Client Account Management Infrastructure
Managing 10+ clients' social media accounts without proper tooling leads to errors, missed posts, and unhappy clients. Three categories of tools are essential: scheduling, analytics, and access management.
Social media management platforms like Hootsuite, Sprout Social, Buffer, or Later handle scheduling across multiple platforms for multiple clients from a single dashboard. Most support team access with client-specific workspaces, keeping client data separated. Choose a platform that scales with your client count without prohibitive per-client pricing — many agencies prefer tools with flat-fee pricing over per-user or per-account pricing at scale.
For account access, never share client social media passwords directly with team members. Use the platform's native team access features (Instagram allows business account access through Meta Business Suite, Twitter/X through team member additions, etc.) to grant access to specific people without sharing master credentials. This protects client accounts and allows you to revoke access cleanly if team members change.
Proxy and Security Setup for Client Accounts
When managing client social media accounts, especially on platforms that flag multiple accounts accessed from the same IP, using dedicated proxies per client account is important. Agencies that manage dozens of client Instagram or TikTok accounts from the same office network often trigger platform flags for coordinated activity. Using residential proxies with consistent assignment to each client account maintains the appearance of normal geographic access patterns.
An antidetect browser allows your team to manage multiple client accounts from one computer without creating cross-account linkage signals. Each client gets a dedicated browser profile with its own assigned proxy, cookies, and fingerprint. This setup is particularly important for clients in the same industry where platform cross-referencing could link their accounts.
Building Your Team
Scaling beyond 10–15 clients requires delegation. The most common team structure for a social media agency involves a client strategist (handles onboarding, reporting, and client relationships), a content creator (writes copy, edits images and video), and a community manager (handles daily engagement, comments, and DMs). At the 20–30 client level, consider hiring platform specialists — a paid ads specialist and an analytics specialist — as these functions become time-intensive.
For reseller agencies, virtual assistants and freelancers on Upwork, Fiverr, or specialist social media talent platforms provide flexible capacity without the overhead of full-time employees. Build relationships with reliable freelancers in content creation, graphic design, and video editing before you need them at scale.
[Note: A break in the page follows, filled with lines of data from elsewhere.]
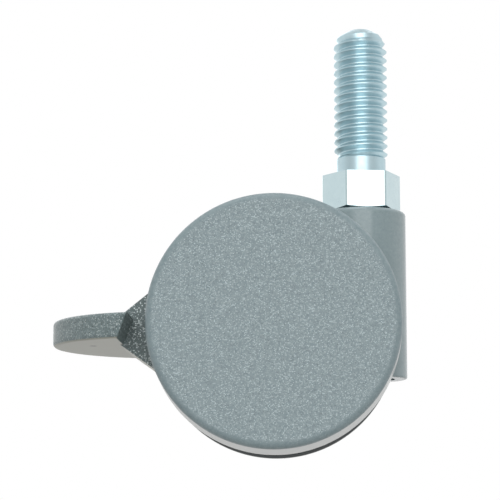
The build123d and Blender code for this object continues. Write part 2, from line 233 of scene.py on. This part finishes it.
# %% The discs', the lever's and the housing's plastic
# Greenish-blue grey with dense silvery flecks: reads as stone-like engineering plastic.
disc_finish = speckled_nylon(
    "speckled_nylon_disc",
    plastic="#90A0A4",
    shade="#7F9196",
    fleck="#D4E4E8",
    spacing_mm=0.24,
    fleck_strength=0.85,
    pit_strength=0.42,
    roughness=0.42,
)
# The same plastic on the lever, with coarser flecks and pits, is painted darker:
# painted shade for the weaker light that falls on it.
lever_finish = speckled_nylon(
    "speckled_nylon_lever",
    plastic="#7C8C8E",
    shade="#6A797A",
    fleck="#E6F1F1",
    spacing_mm=0.31,
    fleck_strength=0.95,
    pit_strength=0.65,
    roughness=0.42,
)
# The housing is polished in its mould, so its flecks hardly show and its edges shine.
housing_finish = speckled_nylon(
    "satin_nylon_housing",
    plastic="#94A5A8",
    shade="#8C9DA1",
    fleck="#A9B8BC",
    spacing_mm=0.36,
    fleck_strength=0.2,
    pit_strength=0.08,
    roughness=0.2,
)
print("speckled finishes:", disc_finish.name, lever_finish.name, housing_finish.name)

# %% [markdown]
# The lever shows three surfaces. The pedal's edge has faint flecks. The neck has painted shade: it is
# darker, for the shade between the wheels, and its flecks are brighter. The undersides have no flecks and
# are
# painted a lighter, warmer grey: painted light, for the light that reaches them from below. The direction a
# face looks in tells an underside, and the place along X tells the neck from the pedal. A small round mark
# shows where an ejector pin pushed the pedal out of the mould.

# %% The lever's neck
NECK_START = 28.6  # from the axle, towards the pedal
NECK_BLEND = 2.0
# Painted shade: the neck's colour is darkened for the shade between the wheels.
NECK_SHADE_COLOUR = "#566869"
PEDAL_FLECKS, NECK_FLECKS = 0.55, 1.3
neck_x = axle_middle.x - NECK_START * MM
lever_tree = lever_finish.node_tree
lever_place = add_node(lever_tree, "ShaderNodeTexCoord")
along = add_node(lever_tree, "ShaderNodeSeparateXYZ", links={0: lever_place.outputs["Object"]})
on_neck = add_node(
    lever_tree,
    "ShaderNodeMapRange",
    values={"From Min": neck_x - NECK_BLEND * MM, "From Max": neck_x},
    links={"Value": along.outputs["X"]},
)
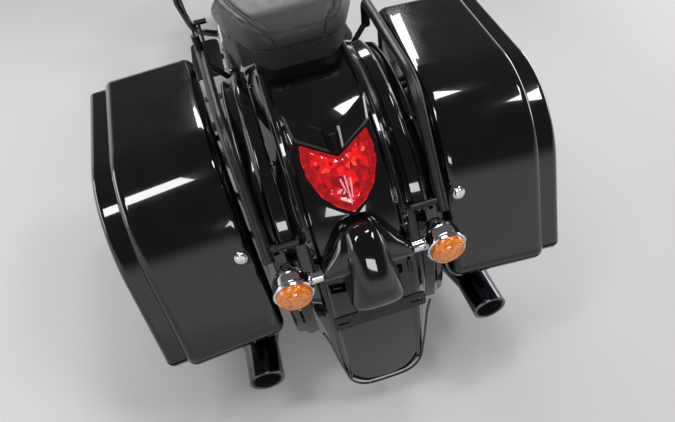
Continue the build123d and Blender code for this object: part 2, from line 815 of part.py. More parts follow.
# Pushrod tubes on the right, crossing up from the cam cover
cam_x = 92.0
cam_cover = side_plate([(742, 268, 50), (742, 420, 50), (930, 420, 50), (930, 268, 50)], cam_x, cam_x + 40)
cam_cover = fillet(cam_cover.faces().sort_by(Axis.X)[-1].edges(), 10)
pushrods = []
for angle, low_y in ((cylinder_half_angle, 872.0), (-cylinder_half_angle, 800.0)):
    for shift in (-14, 14):
        top = bank(angle).location * Pos(101, shift * 1.4, head_base + 16)
        foot = (cam_x + 20, low_y + shift, 412)
        tube = rod(foot, tuple(top.position), 9.5)
        pushrods.append(tube)
lifters = rod((cam_x + 20, 872, 405), (cam_x + 20, 872, 440), 25) + rod((cam_x + 20, 800, 405), (cam_x + 20, 800, 440), 25)
cam_cover += lifters
cam_cover -= case
tubes = []
for tube in pushrods:
    for solid in barrels + heads + [cam_cover]:
        tube -= solid
    tubes.append(biggest(tube))
keep("cylinders", Compound(children=barrels))
keep("cylinder_heads", Compound(children=heads))
keep("rocker_covers", Compound(children=covers))
cam_cover = biggest(cam_cover)
for tube in tubes:
    cam_cover += tube
keep("cam_cover_and_pushrods", biggest(cam_cover))

# Primary cover on the left, outside the belt
primary = side_plate(
    [(545, 262, 70), (545, 408, 70), (760, 428, 60), (1008, 446, 100), (1012, 236, 96), (760, 232, 60)], -182, -131
)
primary = fillet(primary.faces().sort_by(Axis.X)[0].edges(), 16)
spacer = side_plate([(655, 258, 30), (655, 404, 30), (985, 420, 70), (985, 258, 70)], -131, -100)
keep("primary_cover", primary + spacer)
gear_shaft = rod((-50, gearbox_y, gearbox_z), (belt_x, gearbox_y, gearbox_z), 20)
gear_pulley = rod((belt_x, gearbox_y, gearbox_z), (belt_x - belt_width, gearbox_y, gearbox_z), front_pulley_radius)
keep("engine_case", biggest(case + gear_pulley + gear_shaft))

# Air cleaner on the left between the cylinders
air_centre = (crank_y, 652.0)
air_cleaner = rod((-100, *air_centre), (-158, *air_centre), 84)
air_cleaner = fillet(air_cleaner.faces().sort_by(Axis.X)[0].edges(), 20)
air_cleaner += rod((-101, *air_centre), (-20, *air_centre), 26)
air_cleaner += side_plate(
    [
        (crank_y - 108, air_centre[1] - 22, 12),
        (crank_y - 108, air_centre[1] + 22, 12),
        (crank_y + 108, air_centre[1] + 22, 12),
        (crank_y + 108, air_centre[1] - 22, 12),
    ],
    -104,
    -84,
)
for solid in heads + barrels + covers:
    air_cleaner -= solid
keep("air_cleaner", biggest(air_cleaner))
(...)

Reporting and Client Retention
Monthly reporting is the client retention mechanism that most agencies underinvest in. Clients who see clear evidence of results — follower growth, engagement rate improvements, website traffic from social, and reached milestones — stay subscribed longer and refer others. Invest in reporting templates that present results in business terms (leads generated, audience growth toward marketing goals) rather than vanity metrics (total likes).
Tools like Google Looker Studio (free) or AgencyAnalytics (paid) connect to social media platforms and generate automated monthly reports. Customizable templates with your agency's branding professional and consistent reporting without manual compilation time. Clients who receive professional-looking monthly reports are more likely to perceive value and renew contracts.
Scaling to 50+ Clients
At 50+ clients, the bottleneck usually becomes operational coordination rather than individual capacity. Implement project management software (Asana, Monday.com, or ClickUp) to track every client's content calendar, approval workflows, and deliverable deadlines. Standard operating procedures (SOPs) for every repeatable process — onboarding, monthly reporting, content approvals, platform access setup — allow new team members to onboard quickly and maintain quality standards.
Systematize your onboarding process to reduce the time from signed contract to active management. A streamlined onboarding that completes in one week rather than one month allows you to take on more clients without proportionally more setup overhead. Document your processes thoroughly and continuously refine them as your operation scales.
Conclusion
A social media reseller agency built on efficient multi-account tooling, clear service packages, and strong operational systems can scale profitably to dozens of clients with a small team. The key differentiator between agencies that plateau at 10 clients and those that scale to 100 is systematization — every repeatable process documented, every client interaction standardized, every tool optimized for multi-client management. Build your systems early, before the client load makes it difficult to find time for infrastructure improvements.